_REQUIREMENTS:_ Include in the output exactly the lines from the opening of the data through the line containing "its front left.", and nothing more.

══ PROVIDED MATERIAL

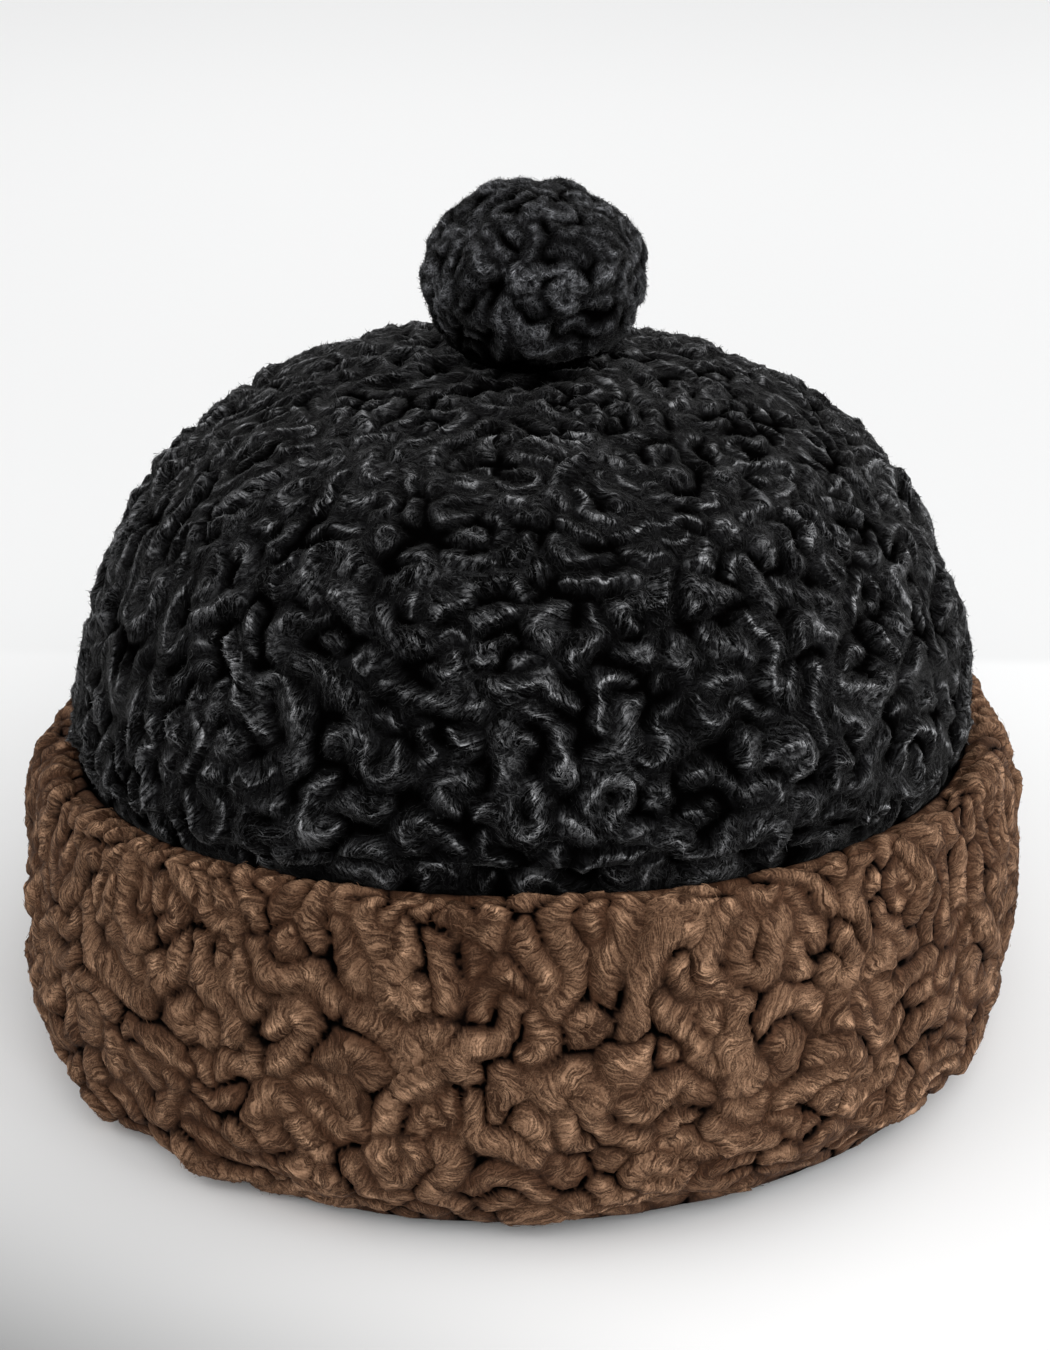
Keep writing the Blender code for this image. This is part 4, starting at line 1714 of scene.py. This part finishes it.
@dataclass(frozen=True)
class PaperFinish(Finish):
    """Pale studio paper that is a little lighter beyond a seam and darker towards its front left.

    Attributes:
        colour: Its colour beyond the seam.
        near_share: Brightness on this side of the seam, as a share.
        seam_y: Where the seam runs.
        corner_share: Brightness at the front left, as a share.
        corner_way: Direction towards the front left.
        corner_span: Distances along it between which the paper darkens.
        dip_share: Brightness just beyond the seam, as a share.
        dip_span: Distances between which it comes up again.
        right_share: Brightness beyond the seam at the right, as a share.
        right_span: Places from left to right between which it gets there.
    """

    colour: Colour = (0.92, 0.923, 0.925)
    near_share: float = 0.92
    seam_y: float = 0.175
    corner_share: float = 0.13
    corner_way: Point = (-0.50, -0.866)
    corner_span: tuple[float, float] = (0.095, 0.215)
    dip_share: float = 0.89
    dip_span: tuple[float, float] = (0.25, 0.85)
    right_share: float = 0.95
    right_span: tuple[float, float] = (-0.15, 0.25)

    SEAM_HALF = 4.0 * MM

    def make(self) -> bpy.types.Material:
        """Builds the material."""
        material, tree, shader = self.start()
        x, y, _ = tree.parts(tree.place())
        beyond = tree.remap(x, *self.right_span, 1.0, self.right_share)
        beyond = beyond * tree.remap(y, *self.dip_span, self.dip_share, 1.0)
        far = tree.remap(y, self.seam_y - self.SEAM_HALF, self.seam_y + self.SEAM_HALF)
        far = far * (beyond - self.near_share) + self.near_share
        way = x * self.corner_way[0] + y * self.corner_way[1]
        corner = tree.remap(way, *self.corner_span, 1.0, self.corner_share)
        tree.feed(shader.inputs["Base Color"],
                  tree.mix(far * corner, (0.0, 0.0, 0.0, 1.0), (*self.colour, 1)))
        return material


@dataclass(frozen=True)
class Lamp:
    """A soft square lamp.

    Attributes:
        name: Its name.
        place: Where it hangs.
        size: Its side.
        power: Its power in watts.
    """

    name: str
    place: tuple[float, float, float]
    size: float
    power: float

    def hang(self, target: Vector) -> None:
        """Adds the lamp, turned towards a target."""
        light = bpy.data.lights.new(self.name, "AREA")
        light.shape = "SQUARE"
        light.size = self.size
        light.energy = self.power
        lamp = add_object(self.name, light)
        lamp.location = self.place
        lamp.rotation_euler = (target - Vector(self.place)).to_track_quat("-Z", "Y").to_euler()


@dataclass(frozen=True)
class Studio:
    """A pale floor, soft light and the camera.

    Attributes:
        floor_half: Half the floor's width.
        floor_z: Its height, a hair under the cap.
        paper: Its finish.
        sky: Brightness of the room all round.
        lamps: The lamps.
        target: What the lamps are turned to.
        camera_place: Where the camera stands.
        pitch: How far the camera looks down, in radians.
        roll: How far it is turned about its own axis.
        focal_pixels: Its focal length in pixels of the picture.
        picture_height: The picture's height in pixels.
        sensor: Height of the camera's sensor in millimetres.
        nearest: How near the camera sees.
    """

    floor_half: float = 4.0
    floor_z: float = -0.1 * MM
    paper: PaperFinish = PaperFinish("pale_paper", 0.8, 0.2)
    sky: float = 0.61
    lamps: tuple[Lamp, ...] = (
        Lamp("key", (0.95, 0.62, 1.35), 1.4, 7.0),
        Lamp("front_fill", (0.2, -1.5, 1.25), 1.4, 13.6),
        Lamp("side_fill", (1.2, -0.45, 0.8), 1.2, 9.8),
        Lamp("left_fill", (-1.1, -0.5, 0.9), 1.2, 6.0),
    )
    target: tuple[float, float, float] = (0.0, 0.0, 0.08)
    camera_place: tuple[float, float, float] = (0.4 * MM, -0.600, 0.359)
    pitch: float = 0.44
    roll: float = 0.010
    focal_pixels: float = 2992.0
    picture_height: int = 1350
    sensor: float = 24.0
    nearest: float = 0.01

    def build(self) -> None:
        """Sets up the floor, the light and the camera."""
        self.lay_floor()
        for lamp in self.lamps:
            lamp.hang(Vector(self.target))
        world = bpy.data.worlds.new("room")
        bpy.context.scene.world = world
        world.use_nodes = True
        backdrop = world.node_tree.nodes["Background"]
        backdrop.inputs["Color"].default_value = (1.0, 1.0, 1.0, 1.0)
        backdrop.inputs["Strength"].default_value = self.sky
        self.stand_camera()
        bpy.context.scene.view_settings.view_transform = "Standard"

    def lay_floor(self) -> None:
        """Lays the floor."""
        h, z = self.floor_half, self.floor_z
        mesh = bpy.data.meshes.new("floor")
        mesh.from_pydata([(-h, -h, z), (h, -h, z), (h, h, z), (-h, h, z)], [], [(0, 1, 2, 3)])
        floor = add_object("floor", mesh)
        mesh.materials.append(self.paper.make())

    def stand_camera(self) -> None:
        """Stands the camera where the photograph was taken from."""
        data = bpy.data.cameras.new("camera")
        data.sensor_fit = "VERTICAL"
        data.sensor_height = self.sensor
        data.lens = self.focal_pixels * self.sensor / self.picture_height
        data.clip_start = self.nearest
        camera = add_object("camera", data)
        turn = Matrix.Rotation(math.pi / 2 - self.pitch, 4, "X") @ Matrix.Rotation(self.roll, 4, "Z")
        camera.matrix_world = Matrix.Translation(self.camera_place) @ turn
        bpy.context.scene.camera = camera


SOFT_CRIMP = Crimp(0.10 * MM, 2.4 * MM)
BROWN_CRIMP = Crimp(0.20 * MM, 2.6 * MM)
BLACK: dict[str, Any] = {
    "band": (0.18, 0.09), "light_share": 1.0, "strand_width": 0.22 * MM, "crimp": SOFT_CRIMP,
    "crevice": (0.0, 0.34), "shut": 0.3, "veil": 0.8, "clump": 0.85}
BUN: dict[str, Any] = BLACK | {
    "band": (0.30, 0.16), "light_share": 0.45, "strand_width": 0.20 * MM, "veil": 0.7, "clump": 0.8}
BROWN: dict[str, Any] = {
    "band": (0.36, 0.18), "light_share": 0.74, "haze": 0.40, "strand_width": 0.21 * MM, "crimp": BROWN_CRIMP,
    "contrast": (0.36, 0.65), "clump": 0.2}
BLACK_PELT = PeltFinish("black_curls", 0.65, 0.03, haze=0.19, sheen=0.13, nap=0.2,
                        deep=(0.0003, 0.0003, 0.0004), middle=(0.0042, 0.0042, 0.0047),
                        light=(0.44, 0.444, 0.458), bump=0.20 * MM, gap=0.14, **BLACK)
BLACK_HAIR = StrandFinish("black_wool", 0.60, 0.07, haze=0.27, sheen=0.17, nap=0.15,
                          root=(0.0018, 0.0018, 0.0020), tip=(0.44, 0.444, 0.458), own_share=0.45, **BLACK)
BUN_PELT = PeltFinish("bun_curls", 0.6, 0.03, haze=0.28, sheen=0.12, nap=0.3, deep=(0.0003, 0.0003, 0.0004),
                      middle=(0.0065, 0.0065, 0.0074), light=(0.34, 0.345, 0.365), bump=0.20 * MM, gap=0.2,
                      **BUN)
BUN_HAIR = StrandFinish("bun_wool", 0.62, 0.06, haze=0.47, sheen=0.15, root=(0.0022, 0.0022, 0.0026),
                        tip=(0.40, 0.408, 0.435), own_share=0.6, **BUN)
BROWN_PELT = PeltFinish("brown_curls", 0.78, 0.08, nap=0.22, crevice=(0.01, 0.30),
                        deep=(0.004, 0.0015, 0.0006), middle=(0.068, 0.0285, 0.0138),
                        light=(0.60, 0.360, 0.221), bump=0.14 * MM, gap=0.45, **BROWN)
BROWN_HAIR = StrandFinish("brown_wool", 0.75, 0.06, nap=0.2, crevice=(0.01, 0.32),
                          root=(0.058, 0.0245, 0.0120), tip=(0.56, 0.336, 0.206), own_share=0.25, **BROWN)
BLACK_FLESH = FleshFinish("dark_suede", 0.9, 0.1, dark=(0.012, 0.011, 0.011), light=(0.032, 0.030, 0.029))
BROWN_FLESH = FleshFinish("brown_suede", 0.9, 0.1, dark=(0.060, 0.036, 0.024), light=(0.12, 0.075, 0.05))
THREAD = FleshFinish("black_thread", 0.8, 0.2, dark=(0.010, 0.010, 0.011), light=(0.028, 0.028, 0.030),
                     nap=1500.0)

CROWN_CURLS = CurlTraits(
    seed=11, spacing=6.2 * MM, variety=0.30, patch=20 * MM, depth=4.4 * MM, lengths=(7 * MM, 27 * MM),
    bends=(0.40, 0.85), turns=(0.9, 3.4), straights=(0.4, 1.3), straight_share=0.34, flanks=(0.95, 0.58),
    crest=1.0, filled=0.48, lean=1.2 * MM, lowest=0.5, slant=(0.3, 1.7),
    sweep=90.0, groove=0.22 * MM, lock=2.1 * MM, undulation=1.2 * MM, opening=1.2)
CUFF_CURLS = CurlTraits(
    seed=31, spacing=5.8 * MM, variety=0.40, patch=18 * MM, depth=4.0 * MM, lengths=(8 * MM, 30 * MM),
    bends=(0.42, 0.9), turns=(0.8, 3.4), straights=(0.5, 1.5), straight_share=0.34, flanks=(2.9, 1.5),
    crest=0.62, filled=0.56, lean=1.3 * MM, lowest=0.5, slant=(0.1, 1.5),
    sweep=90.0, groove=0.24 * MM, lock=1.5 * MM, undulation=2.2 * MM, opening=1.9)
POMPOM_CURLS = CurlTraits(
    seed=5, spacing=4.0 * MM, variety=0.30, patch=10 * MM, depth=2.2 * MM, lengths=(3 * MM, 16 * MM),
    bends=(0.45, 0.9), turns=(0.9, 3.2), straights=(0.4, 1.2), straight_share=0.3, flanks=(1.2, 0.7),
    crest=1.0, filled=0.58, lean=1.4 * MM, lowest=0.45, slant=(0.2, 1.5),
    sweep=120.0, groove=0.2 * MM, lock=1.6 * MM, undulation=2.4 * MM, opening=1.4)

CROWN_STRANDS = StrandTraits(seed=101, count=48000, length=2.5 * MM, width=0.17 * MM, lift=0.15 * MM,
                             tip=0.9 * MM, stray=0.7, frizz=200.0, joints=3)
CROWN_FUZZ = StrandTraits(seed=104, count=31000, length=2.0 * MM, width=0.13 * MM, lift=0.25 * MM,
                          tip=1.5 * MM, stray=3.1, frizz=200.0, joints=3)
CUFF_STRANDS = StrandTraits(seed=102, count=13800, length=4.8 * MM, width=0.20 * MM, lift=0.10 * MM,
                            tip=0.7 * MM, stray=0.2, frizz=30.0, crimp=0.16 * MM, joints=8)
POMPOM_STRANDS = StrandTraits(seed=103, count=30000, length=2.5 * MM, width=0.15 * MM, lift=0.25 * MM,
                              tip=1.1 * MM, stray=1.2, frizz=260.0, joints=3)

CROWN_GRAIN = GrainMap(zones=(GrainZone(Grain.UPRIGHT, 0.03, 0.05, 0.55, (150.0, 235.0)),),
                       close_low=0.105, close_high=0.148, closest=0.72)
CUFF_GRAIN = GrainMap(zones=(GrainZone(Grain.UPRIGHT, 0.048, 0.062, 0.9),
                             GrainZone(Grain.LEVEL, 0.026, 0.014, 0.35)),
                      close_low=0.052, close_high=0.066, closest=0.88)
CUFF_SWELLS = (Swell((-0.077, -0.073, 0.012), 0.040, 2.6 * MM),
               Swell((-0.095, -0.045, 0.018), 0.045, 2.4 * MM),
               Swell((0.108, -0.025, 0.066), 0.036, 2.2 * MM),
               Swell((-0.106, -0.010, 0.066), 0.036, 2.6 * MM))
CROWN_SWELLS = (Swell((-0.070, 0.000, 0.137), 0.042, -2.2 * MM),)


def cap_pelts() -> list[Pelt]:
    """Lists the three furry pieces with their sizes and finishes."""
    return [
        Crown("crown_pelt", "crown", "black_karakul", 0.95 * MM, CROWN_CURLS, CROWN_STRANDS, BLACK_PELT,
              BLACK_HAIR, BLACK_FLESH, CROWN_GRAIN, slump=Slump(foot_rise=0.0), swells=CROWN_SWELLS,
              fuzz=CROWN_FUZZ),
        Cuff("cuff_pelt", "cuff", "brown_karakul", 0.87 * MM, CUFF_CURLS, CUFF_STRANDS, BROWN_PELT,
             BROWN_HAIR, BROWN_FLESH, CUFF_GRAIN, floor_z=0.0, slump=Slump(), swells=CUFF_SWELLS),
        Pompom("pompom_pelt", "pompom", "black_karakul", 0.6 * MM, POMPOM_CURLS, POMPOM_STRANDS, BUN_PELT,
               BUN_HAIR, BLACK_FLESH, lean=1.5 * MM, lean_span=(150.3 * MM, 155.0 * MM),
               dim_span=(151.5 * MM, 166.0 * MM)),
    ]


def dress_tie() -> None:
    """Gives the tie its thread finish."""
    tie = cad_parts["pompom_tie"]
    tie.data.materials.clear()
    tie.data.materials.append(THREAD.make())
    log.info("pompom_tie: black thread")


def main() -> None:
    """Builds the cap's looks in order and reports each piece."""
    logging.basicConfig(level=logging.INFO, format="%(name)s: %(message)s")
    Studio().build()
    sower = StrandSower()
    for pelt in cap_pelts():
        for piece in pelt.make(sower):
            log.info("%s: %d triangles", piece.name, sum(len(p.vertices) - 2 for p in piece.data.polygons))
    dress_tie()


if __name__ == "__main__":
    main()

════

_EXERCISE OUTPUT:_
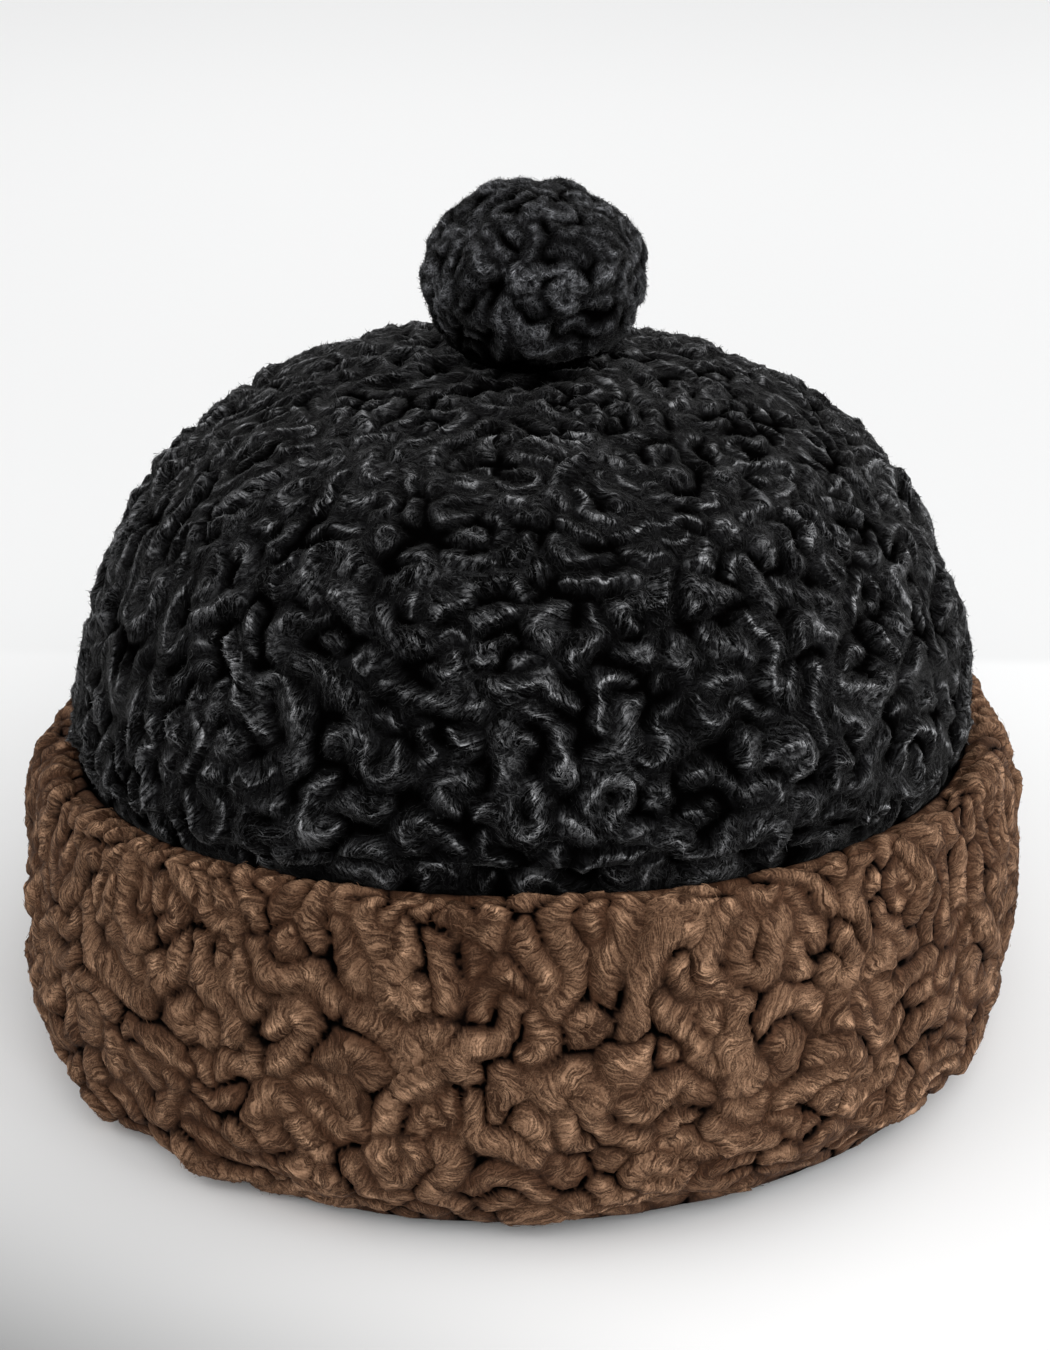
Keep writing the Blender code for this image. This is part 4, starting at line 1714 of scene.py. This part finishes it.
@dataclass(frozen=True)
class PaperFinish(Finish):
    """Pale studio paper that is a little lighter beyond a seam and darker towards its front left.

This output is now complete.